Azure was a challenge for customers because its utility pricing can fluctuate based on usage and customers felt uneasy about the pricing, he said. Customers preferred a fixed price, so VBS found it difficult selling new servers — and customers were holding on to their existing servers longer.
“Now that we have a cloud-server option with fixed pricing and it’s hosted in Canada, we can sell servers again,” Ribeiro said. “Keeping technology recent and up to date is not just beneficial for us as the provider, but more so for the client.”
For end customers, the host of benefits range from lower server-implementation costs, fast and easy setup, up-to-date operating systems, reliability, built-in security and high availability, he said. Partners get an environment that is easy to sell and set up, a reliable solution with flexible resource configurations to meet customer needs, growing profits and recurring monthly revenue.

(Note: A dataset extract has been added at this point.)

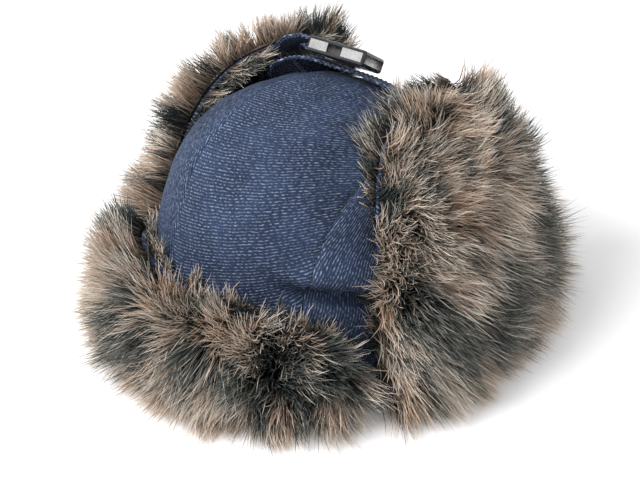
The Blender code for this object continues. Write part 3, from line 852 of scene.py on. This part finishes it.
@dataclass
class Flap:
    """A turned-up flap: a denim leaf inside and long fur outside, on one curved sheet.

    The sheet's plan is an ellipse round the rim, a little longer behind, and its upper
    part leans over the crown by lean * (z / height)^lean_power.
    """

    name: str
    body: str
    finishes: Wardrobe
    front: float
    back: float
    height: float
    lean: float
    middle: float
    rear_spread: float = 0.0
    mirrored: bool = False
    strands: int = 28000
    seed: int = 1
    clearance: float = 0.007
    cloth: float = 0.0022
    pile_gap: float = 0.0024
    end_reach: float = 0.010
    splay: float = 0.002
    fringe_gap: tuple = (0.005, 0.0)
    fringe_tone: float = 0.50
    fringe_share: float = 0.12
    tone: float = 0.48
    patches: tuple[Patch, ...] = ()
    half_width: float = 0.100
    half_length: float = 0.110
    hem: float = 0.003
    square: float = 2.6
    rim: float = 0.022
    pile: float = 0.043
    lean_power: float = 2.3
    foot: float = 0.0015
    per_lock: int = 15
    rings: tuple = (0.0, 0.34, 0.70)
    piece_limit: int = 12400

    def place(self, turn: np.ndarray, z: np.ndarray, out: np.ndarray) -> np.ndarray:
        """Places at angles round the rim (degrees), heights and distances outwards."""
        angle = np.radians(turn)
        a = self.half_width + self.clearance
        b = self.half_length + self.clearance + np.where(np.cos(angle) < 0, self.rear_spread, 0.0)
        base = np.stack([a * np.sin(angle), -b * np.cos(angle)], axis=-1)
        normal = unit(np.stack([np.sin(angle) / a, -np.cos(angle) / b], axis=-1))
        middle = math.radians(self.middle)
        inward = -np.array([math.sin(middle), -math.cos(middle)])
        climb = np.clip(z / self.height, 0.0, None) ** self.lean_power
        lean = self.lean * climb[..., None] * inward
        plan = base + normal * out[..., None] + lean
        points = np.concatenate([plan, z[..., None]], axis=-1)
        return points * np.array([-1.0, 1.0, 1.0]) if self.mirrored else points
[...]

CaaB, which has been offering cloud services since 2007, says MSPs can get fast ROI, see profit margins grow and, on average, earn three times the industry standard with CaaB’s residual revenue-sharing model. End users can see a monthly cost reduction of up to 45 percent over larger cloud suppliers, the company said.
CaaB’s cloud services are based on VMware’s hypervisor, virtual dedicated servers that can run Windows or Linux, container management via Kubernetes, S3 archive storage, its own web application firewall and content-delivery network capabilities. The servers are designed to be set up in less than a minute, with instant scaling.
Mordchaev said his company has some advantages over other white-label cloud providers, including having a large number of data centers around the world.
“We also have some places that [are] unique to where some of our competition isn’t, especially in the Middle East,” he said, adding that CaaB is “about to launch a data center in Cambodia, which would really separate us from some of the larger ones.”